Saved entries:
——————
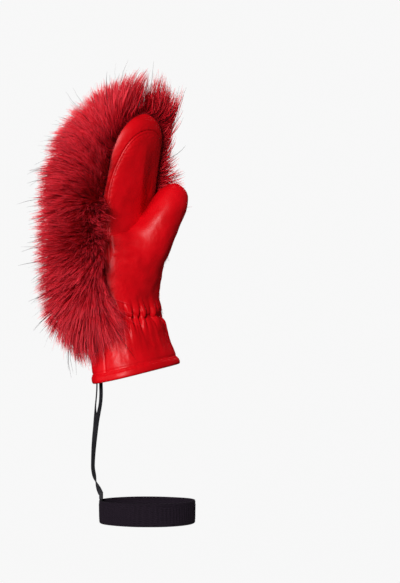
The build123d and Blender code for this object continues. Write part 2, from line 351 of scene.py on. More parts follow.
class Nodes:
    """A material's node tree, built by short calls."""

    def __init__(self, name):
        self.material = bpy.data.materials.new(name)
        self.material.use_nodes = True
        self.tree = self.material.node_tree
        self.shader = self.tree.nodes["Principled BSDF"]

    def add(self, kind, values=None, **settings):
        node = self.tree.nodes.new("ShaderNode" + kind)
        for key, value in settings.items():
            setattr(node, key, value)
        for key, value in (values or {}).items():
            node.inputs[key].default_value = value
        return node

    def link(self, source, output, target, entry):
        self.tree.links.new(source.outputs[output], target.inputs[entry])

    def set(self, **values):
        for key, value in values.items():
            self.shader.inputs[key.replace("_", " ")].default_value = value

    def ramp(self, source, output, stops):
        node = self.add("ValToRGB")
        elements = node.color_ramp.elements
        while len(elements) < len(stops):
            elements.new(0.5)
        for element, (place, colour) in zip(elements, stops):
            element.position = place
            element.color = (*colour, 1)
        self.link(source, output, node, "Fac")
        return node

    def mix(self, first, second, factor, blend="MIX"):
        """Two colours mixed. Such a node's colours are its inputs 6 and 7, and its output 2."""
        node = self.add("Mix", {"Factor": factor}, data_type="RGBA", blend_type=blend)
        self.link(*first, node, 6)
        self.link(*second, node, 7)
        return node

    def bump(self, source, output, strength, distance, below=None):
        node = self.add("Bump", {"Strength": strength, "Distance": distance})
        self.link(source, output, node, "Height")
        if below:
            self.link(below, "Normal", node, "Normal")
        return node

    def surface(self, tint, raised, **values):
        """The material, with its colour, its relief and the shader's own numbers set."""
        self.link(tint, "Color", self.shader, "Base Color")
        self.link(raised, "Normal", self.shader, "Normal")
        self.set(**values)
        return self.material


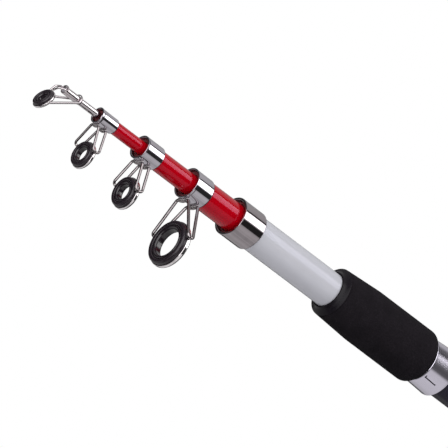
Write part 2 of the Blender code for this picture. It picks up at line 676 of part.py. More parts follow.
def butt_plug():
    """The screw plug that closes the butt, with its pad, seal and rubber button."""
    body = axle("butt_plug_axle")
    stem = BUTT_REAR_OD / 2 + GLUE_GAP - SLEEVE_STEP - SLIDE_GAP
    groove = stem - SEAL_WIDTH / 2
    head = PLUG_HEAD_OD / 2
    head_front = END_GAP + PLUG_STEM
    head_rear = head_front + PLUG_HEAD_LENGTH
    button = BUTTON_OD / 2
    groove_front = head_front - END_GAP - 2 * SEAL_WIDTH
    outline = [(0.0, 0.0), (0.0, stem), (-groove_front, stem), (-groove_front, groove),
               (-groove_front - SEAL_WIDTH - END_GAP, groove), (-groove_front - SEAL_WIDTH - END_GAP, stem),
               (-head_front, stem), (-head_front, head), (-head_rear, head, PLUG_HEAD_ROUND),
               (-head_rear, button), (BUTTON_DEPTH - head_rear, button), (BUTTON_DEPTH - head_rear, 0.0)]
    turned("butt_plug", plug_front, outline, FINE, black_plastic("butt_plug"), body, hollow=False)
    seal_front = plug_front - groove_front - END_GAP / 2
    turned("butt_seal", seal_front, tube_outline(SEAL_WIDTH, stem + SLIDE_GAP / 2, groove + GLUE_GAP), FINE,
           rubber("butt_seal"), body)
    pad_radius = main_bore(FOURTH_OD) / 2 - SLIDE_GAP
    pad = [(0.0, 0.0), (0.0, pad_radius), (-PAD_LENGTH, pad_radius), (-PAD_LENGTH, 0.0)]
    turned("butt_pad", pad_front, pad, FINE, foam("butt_pad"), body, hollow=False)
    button_front = plug_front - head_rear + BUTTON_DEPTH - END_GAP
    rise = BUTTON_DEPTH - END_GAP + BUTTON_PROUD
    disc = [(0.0, 0.0), (0.0, button - GLUE_GAP), (-rise, button - GLUE_GAP, BUTTON_EDGE),
            (-rise, 0.0)]
    turned("butt_button", button_front, disc, FINE, rubber("butt_button"), body, hollow=False)


tip_section()
sliding_section("second", 1, ferrule_1_front, SECOND_OD, TIP_OD, SECOND_TURN, FERRULE_1, GUIDE_1, SMALL)
sliding_section("third", 2, ferrule_2_front, THIRD_OD, SECOND_OD, THIRD_TURN, FERRULE_2, GUIDE_2, MIDDLE)
sliding_section("fourth", 3, ferrule_3_front, FOURTH_OD, THIRD_OD, FOURTH_TURN, FERRULE_3, GUIDE_3, FINE)
handle()
moving_hood()
lock_nut()
butt_plug()
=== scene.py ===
# %% [markdown]
# # A closed telescopic fishing rod
#
# The measured rod comes first, as a frame of plain solids that never moves. Each solid is then
# replaced by a finer piece of the same size in the same place, and each piece gets the finish of
# the real one: lacquer on glass fibre, chromed steel, ceramic, ground foam and moulded plastic.
# The rod lies along X with its tip towards +X, its line guides hang towards -Z, and all sizes are
# in metres.

# %% Load the measured rod
import math
from collections import namedtuple

import bmesh
import bpy
import numpy as np
from mathutils import Matrix, Vector


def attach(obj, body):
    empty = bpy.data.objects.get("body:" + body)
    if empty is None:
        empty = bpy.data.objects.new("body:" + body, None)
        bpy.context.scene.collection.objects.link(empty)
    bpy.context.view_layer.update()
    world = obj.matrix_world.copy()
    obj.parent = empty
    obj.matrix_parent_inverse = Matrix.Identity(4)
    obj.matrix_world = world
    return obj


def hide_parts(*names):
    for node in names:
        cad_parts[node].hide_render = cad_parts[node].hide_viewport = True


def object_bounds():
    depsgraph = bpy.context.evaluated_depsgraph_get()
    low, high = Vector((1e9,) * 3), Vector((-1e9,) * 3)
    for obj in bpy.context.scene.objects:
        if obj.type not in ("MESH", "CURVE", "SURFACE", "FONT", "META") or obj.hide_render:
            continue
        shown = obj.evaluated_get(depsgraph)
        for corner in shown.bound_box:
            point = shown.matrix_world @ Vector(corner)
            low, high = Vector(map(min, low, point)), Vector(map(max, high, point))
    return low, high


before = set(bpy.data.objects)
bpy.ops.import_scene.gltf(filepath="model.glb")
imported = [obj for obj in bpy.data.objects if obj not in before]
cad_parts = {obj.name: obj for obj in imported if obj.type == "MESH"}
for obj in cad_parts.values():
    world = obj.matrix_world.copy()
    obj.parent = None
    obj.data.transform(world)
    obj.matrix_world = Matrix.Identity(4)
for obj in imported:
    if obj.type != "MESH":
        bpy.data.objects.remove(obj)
CAD_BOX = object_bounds()
MM = 0.001
print("measured box, mm:", [round(side / MM, 1) for side in CAD_BOX[1] - CAD_BOX[0]])

# %% [markdown]
# ## Measuring the solids
#
# Most pieces of a rod are turned, so four numbers say nearly all about one: where its front and
# rear ends are, and how far its outside and its bore are from the axis. Reading them from the
# solids is better than typing them again, because the two models then can't drift apart.

# %% Read a turned piece from its solid
Turned = namedtuple("Turned", "front rear outer bore")


def corners_of(node):
    """Return the corners of a solid as an array."""
    return np.array([vertex.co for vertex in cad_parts[node].data.vertices], float)


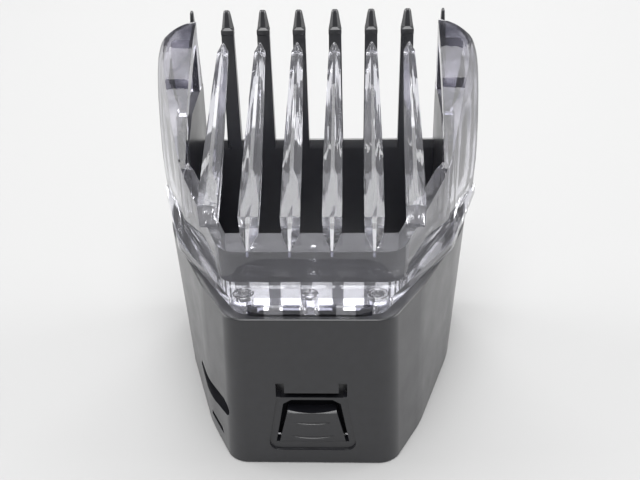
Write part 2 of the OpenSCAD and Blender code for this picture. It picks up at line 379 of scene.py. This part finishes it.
def calculate(tree, operation, *values):
    """A math node on sockets or numbers."""
    node = tree.nodes.new("ShaderNodeMath")
    node.operation = operation
    for socket, value in zip(node.inputs, values):
        if isinstance(value, (int, float)):
            socket.default_value = value
        else:
            tree.links.new(value, socket)
    return node.outputs[0]


def blend_colours(tree, factor, first, second):
    """first where factor is 0, second where it is 1. Each is a colour or a socket."""
    node = tree.nodes.new("ShaderNodeMix")
    node.data_type = "RGBA"
    tree.links.new(factor, node.inputs[0])
    for socket, colour in ((node.inputs[6], first), (node.inputs[7], second)):
        if isinstance(colour, tuple):
            socket.default_value = (*colour, 1)
        else:
            tree.links.new(colour, socket)
    return node.outputs[2]


def bump(tree, shader, height, distance, strength=1.0):
    node = tree.nodes.new("ShaderNodeBump")
    node.inputs["Distance"].default_value = distance
    if isinstance(strength, float):
        node.inputs["Strength"].default_value = strength
    else:
        tree.links.new(strength, node.inputs["Strength"])
    tree.links.new(height, node.inputs["Height"])
    tree.links.new(node.outputs["Normal"], shader.inputs["Normal"])


def moulded_black(name, dark, light, rough, grain, shine=1.0):
    """Black moulding: a fine grain, with slightly uneven shine and colour."""
    mat, tree, shader = new_material(name)
    colour = two_tone(tree, noise(tree, 900, 4), dark, light, 0.3, 0.7)
    tree.links.new(colour, shader.inputs["Base Color"])
    tree.links.new(spread(tree, noise(tree, 260), *rough), shader.inputs["Roughness"])
    shader.inputs["IOR"].default_value = 1.6
    shader.inputs["Specular IOR Level"].default_value = 0.5 * shine
    shader.inputs["Coat Weight"].default_value = 0.3 * shine
    shader.inputs["Coat Roughness"].default_value = 0.22
    bump(tree, shader, noise(tree, 9000, 2), grain * MM)
    return mat


def clear_plastic(name):
    """Polished clear polycarbonate, clear below the wings; in the wings, dark and light patches
    are painted refraction of the black parts behind them.
    """
    mat, tree, shader = new_material(name)
    # dark and light patches painted in the wings: painted refraction of the black parts seen
    # through them
    painted_refraction = two_tone(tree, noise(tree, 230, 3), WING_REFRACTION_DARK, WING_REFRACTION_LIGHT, 0.42, 0.62)
    coords = tree.nodes.new("ShaderNodeTexCoord")
    axes = tree.nodes.new("ShaderNodeSeparateXYZ")
    tree.links.new(coords.outputs["Object"], axes.inputs["Vector"])
    x, y, z = axes.outputs
    # the wings' region, where the painted refraction goes
    outward = ramp_between(tree, calculate(tree, "ABSOLUTE", x), 13.5 * MM, 15.5 * MM)
    wing_refraction_mask = calculate(tree, "MULTIPLY", outward, ramp_between(tree, z, 22 * MM, 33 * MM))
    tint = blend_colours(tree, wing_refraction_mask, CLEAR_TINT, painted_refraction)
    # four dark bars painted in the flange's front edge: a painted image of the black fins as they
    # look through it
    half_pitch = BAR_PITCH / 2
    between = calculate(tree, "PINGPONG", x, half_pitch * MM)
    painted_fin_bars = ramp_between(tree, between, (half_pitch - 1.05) * MM, (half_pitch - 0.95) * MM)
    edge = ramp_between(tree, y, -18.35 * MM, -18.45 * MM)
    middle = ramp_between(tree, calculate(tree, "ABSOLUTE", x), 9.1 * MM, 9.0 * MM)
    painted_fin_bars = calculate(tree, "MULTIPLY", painted_fin_bars, calculate(tree, "MULTIPLY", edge, middle))
    tree.links.new(blend_colours(tree, painted_fin_bars, tint, PAINTED_FIN_IMAGE), shader.inputs["Base Color"])

    shader.inputs["Transmission Weight"].default_value = 0.965
    shader.inputs["IOR"].default_value = 1.585
    tree.links.new(spread(tree, noise(tree, 500), 0.0, 0.05), shader.inputs["Roughness"])
    # drawn out along the teeth, as the flow of the plastic leaves it
    above_flange = ramp_between(tree, z, 25.5 * MM, 28 * MM)
    bump(tree, shader, noise(tree, 220, 2, (6, 0.5, 0.5)), 0.06 * MM, above_flange)
    return mat


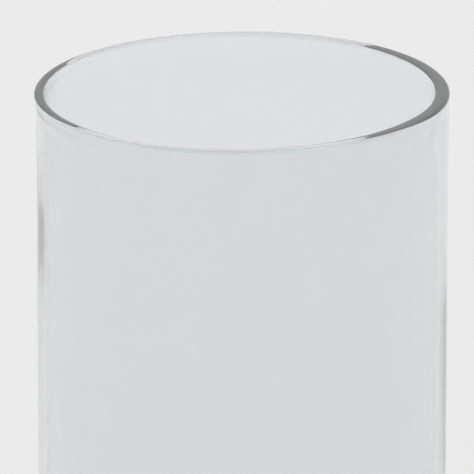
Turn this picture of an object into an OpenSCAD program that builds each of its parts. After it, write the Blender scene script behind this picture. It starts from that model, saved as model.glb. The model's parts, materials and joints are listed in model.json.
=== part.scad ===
// Clear glass cylinder vase: a length of glass tube fused to a thick glass base.
// Millimetres, +Z up along the vase's axis, origin at the centre of the foot ring's plane.
// Every piece is turned about the Z axis from a half section drawn in the X-Y plane,
// where X is the distance from the axis and Y is the height.

/* [Cylinder] */
// Outside diameter of the vase
outer_d = 150; // [100:1:200]
// Overall height of the vase
height = 300; // [200:5:400]
// Thickness of the glass wall
wall = 4; // [3:0.5:6]

/* [Rim] */
// Rounding of the rim's outside edge
outer_arris = 0.9; // [0.3:0.1:1.2]
// Rounding of the rim's inside edge
inner_arris = 0.6; // [0.3:0.1:1.2]

/* [Base] */
// Height of the inside floor above the table
floor_z = 12; // [9:0.5:18]
// Radius of the cove between the inside floor and the wall
cove_r = 7.5; // [5:0.5:10]
// Radius of the rounded heel outside
heel_r = 3.5; // [2:0.5:5]
// Width of the flat ring that the vase stands on
foot_w = 5.5; // [4:0.5:10]
// Depth of the domed hollow under the base
push_up = 1.5; // [0.5:0.25:3]

/* [Seam] */
// Height of the step that locates the tube on the base
step_h = 1.5; // [1:0.25:3]

/* [Hidden] */
$fn = 180;
outer_r = outer_d / 2;
inner_r = outer_r - wall;
// The step stands halfway through the wall
step_r = outer_r - wall / 2;
// The seam runs in two levels: its outside ledge, and the top of the base's inside lip
lip_z = floor_z + cove_r;
ledge_z = lip_z - step_h;
// The domed hollow is part of a large circle that meets the foot ring's inside edge
push_up_r = outer_r - heel_r - foot_w;
dome_r = (push_up_r * push_up_r + push_up * push_up) / (2 * push_up);
dome_fn = 1440;
// Cuts run this far past the face that they open
past = 1;

// What is cut away to round a convex corner: its point is at (x, y), and sx and sy, each
// 1 or -1, say towards which side the material lies along X and Y
module corner_cut(x, y, r, sx, sy) {
    difference() {
        translate([min(x - sx * past, x + sx * r), min(y - sy * past, y + sy * r)])
            square(r + past);
        translate([x + sx * r, y + sy * r])
            circle(r = r);
    }
}

// Half section of the tube: a tall strip with its two rim edges rounded and a rebate for
// the base's lip
module wall_section() {
    difference() {
        translate([inner_r, ledge_z])
            square([wall, height - ledge_z]);
        translate([inner_r - past, ledge_z - past])
            square([step_r - inner_r + past, step_h + past]);
        corner_cut(outer_r, height, outer_arris, -1, -1);
        corner_cut(inner_r, height, inner_arris, 1, -1);
    }
}

// Half section of the base: a thick disc with an upturned edge, whose outside half stops
// at the ledge
module base_section() {
    difference() {
        union() {
            square([outer_r, ledge_z]);
            square([step_r, lip_z]);
        }
        translate([-past, floor_z])
            square([inner_r - cove_r + past, cove_r + past]);
        translate([inner_r - cove_r, lip_z])
            circle(r = cove_r);
        corner_cut(outer_r, 0, heel_r, -1, 1);
        translate([0, push_up - dome_r])
            circle(r = dome_r, $fn = dome_fn);
    }
}

module cylinder_wall() {
    color([0.80, 0.86, 0.85, 0.40])
        rotate_extrude()
            wall_section();
}

module glass_base() {
    color([0.70, 0.80, 0.78, 0.55])
        rotate_extrude()
            base_section();
}

cylinder_wall();
glass_base();
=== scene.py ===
"""Glass cylinder vase: the looks of its two glass pieces, and a plain pale studio."""

import json
import math

import bpy
import numpy as np
from mathutils import Matrix, Vector


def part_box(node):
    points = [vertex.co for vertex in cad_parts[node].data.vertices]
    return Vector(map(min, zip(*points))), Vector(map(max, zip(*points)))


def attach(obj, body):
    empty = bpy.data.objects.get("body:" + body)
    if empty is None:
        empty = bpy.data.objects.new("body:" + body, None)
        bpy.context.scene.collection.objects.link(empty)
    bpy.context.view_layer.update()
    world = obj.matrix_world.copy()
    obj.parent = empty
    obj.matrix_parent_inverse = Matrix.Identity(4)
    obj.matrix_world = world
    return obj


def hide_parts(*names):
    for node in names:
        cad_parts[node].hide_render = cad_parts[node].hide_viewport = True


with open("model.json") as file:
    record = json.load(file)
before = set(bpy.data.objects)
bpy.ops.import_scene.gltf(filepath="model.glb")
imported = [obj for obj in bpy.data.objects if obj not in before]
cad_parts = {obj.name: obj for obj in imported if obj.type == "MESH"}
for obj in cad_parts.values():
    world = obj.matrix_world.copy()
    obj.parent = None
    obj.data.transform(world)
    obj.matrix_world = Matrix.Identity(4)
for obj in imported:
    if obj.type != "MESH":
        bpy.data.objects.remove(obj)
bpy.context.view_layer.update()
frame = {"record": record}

bl_info = {
    "name": "Glass Cylinder Vase",
    "version": (1, 0, 0),
    "blender": (4, 5, 0),
    "location": "View3D > Sidebar > Vase",
    "description": "Builds a clear glass cylinder vase and a pale studio around its CAD frame",
    "category": "Add Mesh",
}

MM = 0.001
BODY = "root"
WALL_LOW, WALL_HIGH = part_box("cylinder_wall")
BASE_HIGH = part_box("glass_base")[1]
MOUTH = next(m for m in frame["record"]["mounts"] if m["name"] == "mouth")


def from_hex(text):
    """Linear RGBA of an sRGB colour written as #rrggbb."""
    part = [int(text[i:i + 2], 16) / 255 for i in (1, 3, 5)]
    linear = [c / 12.92 if c <= 0.04045 else ((c + 0.055) / 1.055) ** 2.4 for c in part]
    return (*linear, 1.0)


# ---------------------------------------------------------------- settings


def length(name, text, default):
    """A length setting, in metres."""
    return bpy.props.FloatProperty(name=name, description=text, default=default,
                                   unit="LENGTH", precision=5)


def colour(name, text, hex_value):
    """A colour setting, given as an sRGB hex value and kept as a linear colour."""
    return bpy.props.FloatVectorProperty(name=name, description=text, subtype="COLOR", size=4,
                                         min=0, max=1, default=from_hex(hex_value))


class VaseSizes(bpy.types.PropertyGroup):
    """Sizes of the two glass pieces. Those that the CAD frame has are taken from it."""

    outer_radius: length("Outside radius", "Radius of the outside of the wall", WALL_HIGH.x)
    mouth_radius: length("Mouth radius", "Radius of the inside of the wall",
                         MOUTH["dims"]["r_mm"] * MM)
    height: length("Height", "Height of the rim above the table", WALL_HIGH.z)
    ledge_height: length("Ledge height", "Height of the seam's outside ledge", WALL_LOW.z)
    lip_height: length("Lip height", "Height of the seam's inside lip", BASE_HIGH.z)
    floor_height: length("Floor height", "Height of the inside floor", 12 * MM)
    heel_radius: length("Heel radius", "Rounding of the outside bottom edge", 3.5 * MM)
    foot_width: length("Foot width", "Width of the flat ring that the vase stands on", 5.5 * MM)
    push_up: length("Push-up", "Depth of the domed hollow under the base", 1.5 * MM)
    outer_arris: length("Outer arris", "Rounding of the rim's outside edge", 0.9 * MM)
    inner_arris: length("Inner arris", "Rounding of the rim's inside edge", 0.6 * MM)
    fusion: length("Fusion", "How far the two pieces melt into each other", 0.05 * MM)
    rim_tilt: length("Rim tilt", "How much lower the rim is on the left than on the right", 0.95 * MM)
    crown: length("Crown", "How much lower the rim's edges are than its middle", 0.3 * MM)
    lip_depth: length("Lip depth", "Height of the thickened lip under the rim", 7 * MM)
    lip_out: length("Lip outside", "How far the lip stands out from the wall", 0.6 * MM)
    lip_in: length("Lip inside", "How far the lip stands in from the wall", 0.6 * MM)
    lip_shift: length("Lip shift", "How far the lip's outside leans to the left", 0.3 * MM)
    waist_depth: length("Waist depth", "How far under the rim the thin neck is", 7.5 * MM)
    waist_out: length("Waist outside", "Depth of the thin neck outside", 0.2 * MM)
    waist_in: length("Waist inside", "Depth of the thin neck inside", 0.3 * MM)
    flare: length("Flare", "How much wider the outside is at the top", 0.25 * MM)
    bore_shift: length("Bore shift", "How far the inside leans to the left at the rim", 1.3 * MM)
    bore_spread: length("Bore spread", "How much wider the inside is than the mouth", 0.6 * MM)
    thickening: length("Thickening", "How much thicker the wall is halfway down", 0.4 * MM)
    cord: length("Cords", "Depth of the glass's long upright ripples", 0.01 * MM)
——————
GOAL =
Using the data above, repeat exactly the lines that begin at the line with "disc = [(0.0, 0.0), (0.0, button" and end at the line with "Vector(map(max, high, point))", both ends included.

RESULT OF THE TASK =
    disc = [(0.0, 0.0), (0.0, button - GLUE_GAP), (-rise, button - GLUE_GAP, BUTTON_EDGE),
            (-rise, 0.0)]
    turned("butt_button", button_front, disc, FINE, rubber("butt_button"), body, hollow=False)


tip_section()
sliding_section("second", 1, ferrule_1_front, SECOND_OD, TIP_OD, SECOND_TURN, FERRULE_1, GUIDE_1, SMALL)
sliding_section("third", 2, ferrule_2_front, THIRD_OD, SECOND_OD, THIRD_TURN, FERRULE_2, GUIDE_2, MIDDLE)
sliding_section("fourth", 3, ferrule_3_front, FOURTH_OD, THIRD_OD, FOURTH_TURN, FERRULE_3, GUIDE_3, FINE)
handle()
moving_hood()
lock_nut()
butt_plug()
=== scene.py ===
# %% [markdown]
# # A closed telescopic fishing rod
#
# The measured rod comes first, as a frame of plain solids that never moves. Each solid is then
# replaced by a finer piece of the same size in the same place, and each piece gets the finish of
# the real one: lacquer on glass fibre, chromed steel, ceramic, ground foam and moulded plastic.
# The rod lies along X with its tip towards +X, its line guides hang towards -Z, and all sizes are
# in metres.

# %% Load the measured rod
import math
from collections import namedtuple

import bmesh
import bpy
import numpy as np
from mathutils import Matrix, Vector


def attach(obj, body):
    empty = bpy.data.objects.get("body:" + body)
    if empty is None:
        empty = bpy.data.objects.new("body:" + body, None)
        bpy.context.scene.collection.objects.link(empty)
    bpy.context.view_layer.update()
    world = obj.matrix_world.copy()
    obj.parent = empty
    obj.matrix_parent_inverse = Matrix.Identity(4)
    obj.matrix_world = world
    return obj


def hide_parts(*names):
    for node in names:
        cad_parts[node].hide_render = cad_parts[node].hide_viewport = True


def object_bounds():
    depsgraph = bpy.context.evaluated_depsgraph_get()
    low, high = Vector((1e9,) * 3), Vector((-1e9,) * 3)
    for obj in bpy.context.scene.objects:
        if obj.type not in ("MESH", "CURVE", "SURFACE", "FONT", "META") or obj.hide_render:
            continue
        shown = obj.evaluated_get(depsgraph)
        for corner in shown.bound_box:
            point = shown.matrix_world @ Vector(corner)
            low, high = Vector(map(min, low, point)), Vector(map(max, high, point))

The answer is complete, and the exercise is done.